Our little home on small Shannon Lake seems like paradise to me. My neighbors are caring. The house is warm and easy to care for, but roomy and pleasant when the great-grandchildren visit. And God’s presence is here. My little dachshund Schatzi (her name means treasure or darling in German) happily explores the back yard, tail wagging, checking the shore line for interesting scents. She and the squirrels have a tacit agreement to leave each other alone.
But recently, about dusk, when I let her out, she came tearing back in, running so hard that when she got to the hardwood floor in the breakfast room, she skidded all the way past my chair to the wall. She climbed up into my lap, trembling. Then she nudged into her place of refuge, behind my back into the chair, hidden and safe. Something out there in my little garden of Eden had desperately frightened her. An ancient Irish prayer says,
From Ghoulies and Ghoosties, and long-leggety Beasties,
and Things that go bump in the Night, Good Lord, deliver us!”
A red-breasted hawk occasionally perches high in the branches of the sweet gum trees. He couldn’t carry Schatzi away, but his sharp talons could critically hurt her. A couple of Canada Geese keep wanting to build a nest in my back yard. The drake is a formidable foe even I don’t challenge. Did Scatzi maybe hear the howls of the coyote pack that sometimes visits the neighborhood? Did she run into a seven-foot black snake? It’s not poisonous, but it is a constrictor, and it bites. It would certainly frighten my little dog.

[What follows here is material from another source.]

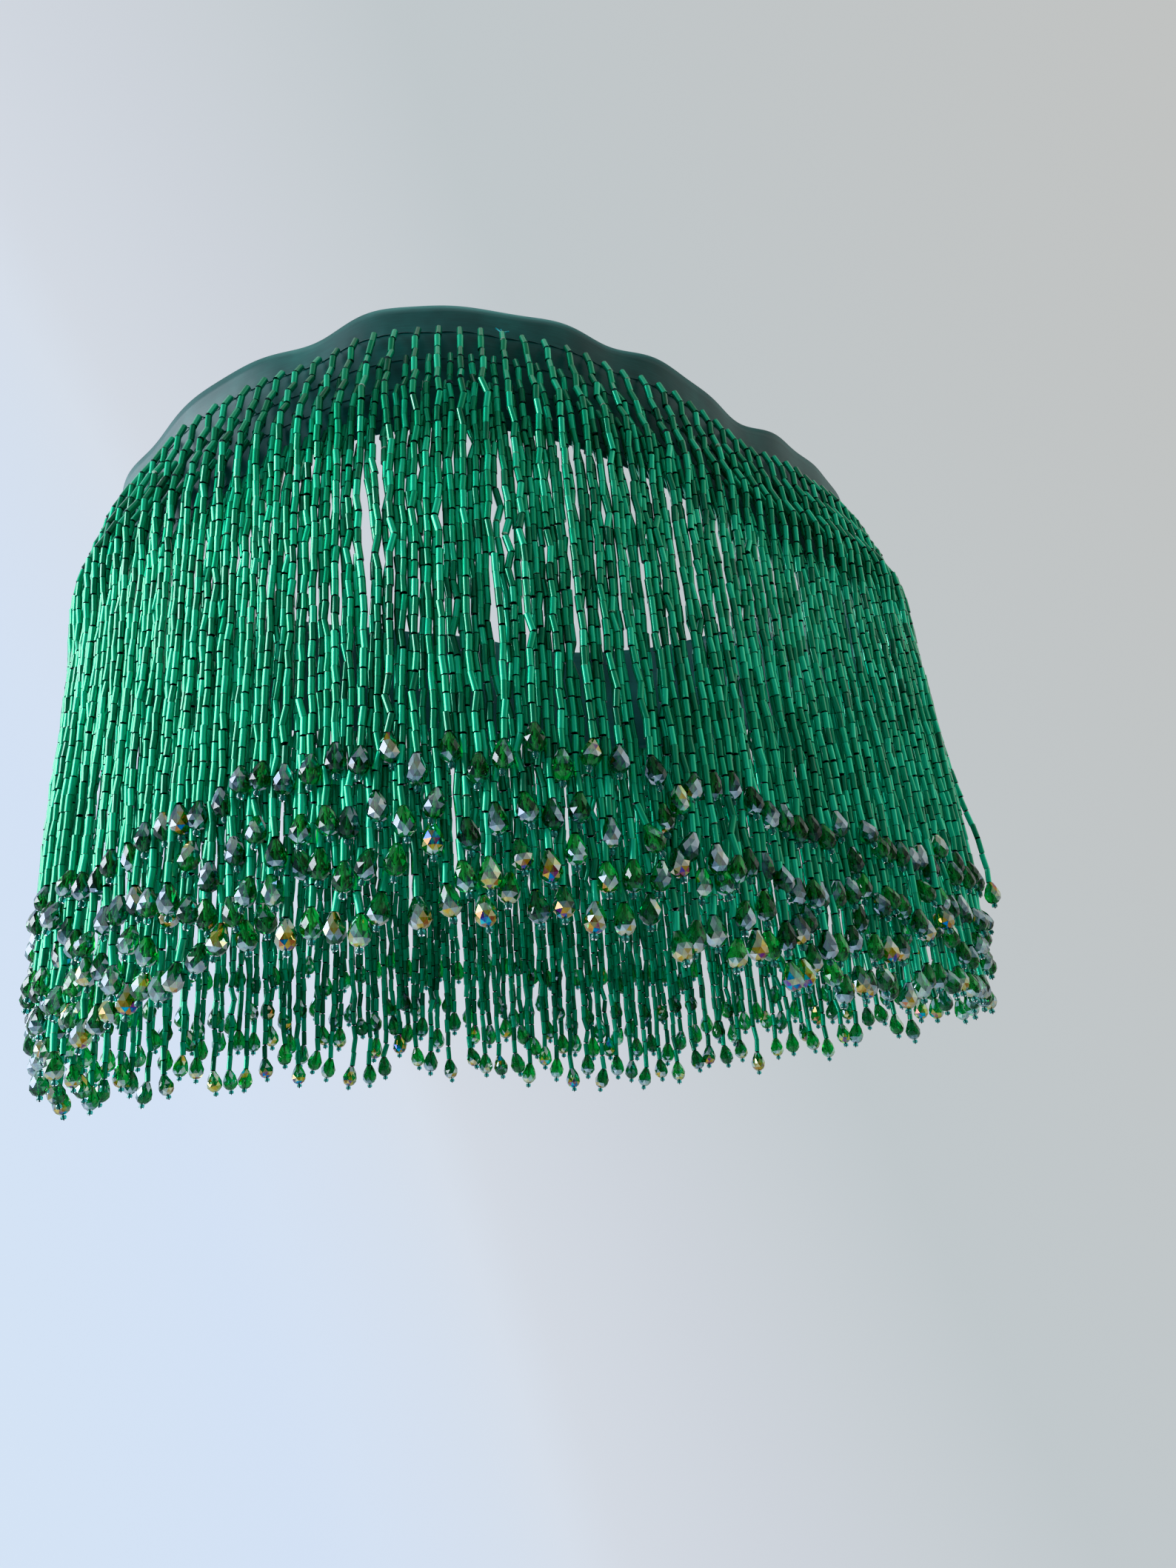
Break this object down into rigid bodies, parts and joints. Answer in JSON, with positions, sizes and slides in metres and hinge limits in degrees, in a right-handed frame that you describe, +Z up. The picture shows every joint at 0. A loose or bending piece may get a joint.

Or it could have been that obstreperous beaver who keeps gnawing at two oaks down by the water’s edge to build a dam? Silly beaver. We have a perfectly good dam not fifty yards away. Why can’t he be satisfied with that? He’s three times the size of Schatzi and a glimpse of him with his long reddish teeth could have frightened poor Schatzi into that frazzled bundle of fear. She might not know the difference between a long-leggety beasty that goes bump in the night and a genuine predator. All she knows to do when she is scared is to run to her fortress of safety.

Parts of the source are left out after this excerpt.